The conviction of 'justified' resentment is a major cause of unrepented sin; exactly because the resenter regards the person who (he believes) has damaged him as being 'to blame' for his own resentment.


We see all around us extreme examples of 'victim groups' who have fallen into a seething, growing, self-excusing and apparently permanent state of sin; because of their continual inflammation-of and brooding-upon their (real or imagined, it makes no difference) persecutions.

And, of course, much of the modern world is long-term dedicated to creating resentment-groups of self-styled victims.

This systematic and deliberate encouragement of sin is actually even worse than exhibiting the sin itself - since encouragement (by propaganda and other forms of persuasion, by financial reward, by manipulating social status through awards and publicity etc) is a more deliberate, chosen, and strategically self-seeking activity than simply falling into the trap of self-justifying resentment.


If one were to add-together all the (billions of?) people in the world who are either self-identified members of a resentment/ victim group; with those whose self-imposed task is to encourage resentment and the perception of victim status (in politics, civil administration, charities and NGOs, corporations, schools and colleges, the arts and academia, the police and military, religions, health services and so on...) - then we come to a very high proportion of the people in the world who are in a chronic state of self-righteous, hence unrepented, sin.

(Selling resentment is big business, nowadays - with many addicted consumers.)

And because it is unrepented sin that leads most people to choose damnation and to reject the gift of Jesus; I think we must conclude that the powers of darkness have been extremely successful in corrupting this world to the point that (apparently) so many will opt for Hell, and despise any Heaven that requires them to drop their resentment.


I would say that, in general, damnation requires moral inversion - that is, the reversal of values: such that evil is seen as Good and vice versa. Mass resentment is a core example of value inversion. As is the fact that modern morality - and to such a high degree - is rooted-in the conviction that the sin of resentment is actually a virtue, and indeed defines virtue. To be a member of a victim group defined by active resentment is currently regarded as an actual moral plus!

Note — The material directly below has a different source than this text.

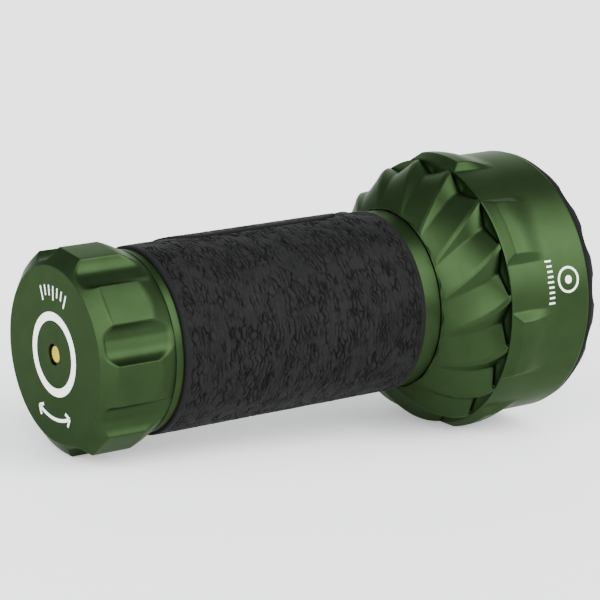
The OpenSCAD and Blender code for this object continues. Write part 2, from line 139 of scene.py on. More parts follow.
# angles and counts
FLUTES = 8
FLUTE_PHASE = 28.1
FINS = 16
FIN_PHASE = 14.1
FIN_PITCH = TURN / FINS
FIN_DEPTH = 2.8
FIN_SKEW = 21.6
LAND_ANGLE = 2.3
VALLEY_ANGLE = 9.3
PADS = 7
PAD_HALF_ANGLE = 11.85
PAD_SLOPE_ANGLE = 3.7
POCKET_LEN = 0.95
CROWN_LOBES = 16
CROWN_PHASE = 5.0
CROWN_DEPTH = 1.4
CROWN_VALLEY_R = 6.0
PANEL_ANGLE = -26.0
PANEL_HALF_ANGLE = 24.5
PANEL_Z = 32.6
PANEL_LEN = 51.1
PANEL_RISE = 0.45
SWITCH_ANGLE = -77.14
SWITCH_Z = 102.9
BOSS_R = 7.6
BOSS_TOP = 34.3
BOSS_FOOT = 24
BOSS_BORE_R = 6.75
SWITCH_SEAT = 31.5
SWITCH_WELL = 28.0
SWITCH_WELL_R = 6.1
SWITCH_BEZEL_R = 6.7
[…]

The antidote to resentment is gratitude. First gratitude to God for creation and sustaining, and for loving us as a parent. Second gratitude to those who love us... usually people from our family, in the first place - but also true friends, if we have any.

But in general a life dominated by gratitude - properly directed - should be our ideal; repented when we fall short.

Gratitude (once established) also has the property of feeding-upon-itself, and finding grounds for more gratitude. So, while we are all sinners and will all lapse - we can always repent our resentments, and affirm our gratitudes - and that will suffice for Jesus Christ!

Because it is our great good fortune that He does not ask us for perfection in thought, word or deed; but only to acknowledge that which is Good - and that which is evil. And that is our third (and consummating) major cause for gratitude!

*Note: I am 1/4 Irish.

8 comments:

dearieme said...

Maybe Satan shouldn't represent temptation - maybe he should represent resentment.

Jacob Gittes said...

Brilliant and important.
It's very easy to start to resent the evil being imposed on the world by the Birdemic and BLM etc., and the coming poverty and starvation.

I am going to focus even more on what is in front of me, and my relationship with God and the few people I have in my life to love. And my dog.
And nature.
If one let's one attention be drawn to the suffering and despairing and the cruelty being done to the children, resentment would be hard to avoid.
Is anger at injustice and evil a separate category?
Anger does seem justified in the moment that one is impinged on by injustice. But anger passes.

Bruce Charlton said...

@Jacob - The reason I wrote this was that I regard the real sin as resentment - and I see it as an error (or deliberate misleading) to regard hate or anger as sins at the same level.

Jonathan said...

Perfectly said. (Or maybe I just think so because it articulates my thoughts on the topic so well.) One of your most important posts!

Joseph A. said...

Wise.

lgude said...

I am a bona fide member of a contemporary gilt edged victim group. Whenever I mention it I get a little blank feeling inside that tells me that even though my conscious intent is just to acknowledge it as a fact of life I am aware that willingly or otherwise I am virtue signalling and it is better to not mention it. The late Merle Haggard in his song The Cost of Living sings,"I take the hand I'm dealt and play it as it lays." I don't know about others, but I'm always trying to improve it - I want to draw to an inside straight every time. So yes gratitude is the antidote, gratitude that whatever has happened to me - self inflicted or otherwise - has brought me to the experience of God's love. My cup runneth over.

Hari Seldon said...

Thank you for this. I find it interesting that Theodore Dalrymple, though he is not a Christian, also recognizes the power and corrosive influence of resentment:

"Resentment is the one emotion that can last a lifetime and will never let you down. All other emotions are fleeting and unreliable by comparison. I have tried hating someone for years, but found it impossible: hatred fades like the colors of pressed flowers. But resentment! It is the perfect solution to one’s failure in life."

Bruce Charlton said...

@HS - Yes, it is possible to say thta resentment is a bad thing, just from a hedonic perspective: it makes people miserable, so why persist in it? Yet in practice this has near zero traction in an atheist culture. TD is a kind of hedonic leftist (as are many on the 'secular right') - they advocate a rational pursuit of happiness. This is the basis of libertarianism, or common sense populist politcs etc. I speak from experience, since I used to be one of them (through the nineties into the early noughties, most of my publications have that basis) and knew many of the most prominent British examples of the species.

But we can see that when resentment is interwoven as the basis of a person's world-view, it is ineradicable in practice. It is striking that The West powerfully rejects political hedonism; and has been voting and acting to make itself systematically more miserable for many decades - fuelled mainly by resentment (masquerading as empathy and egalitarianism). That's a fact, so we should learn from it.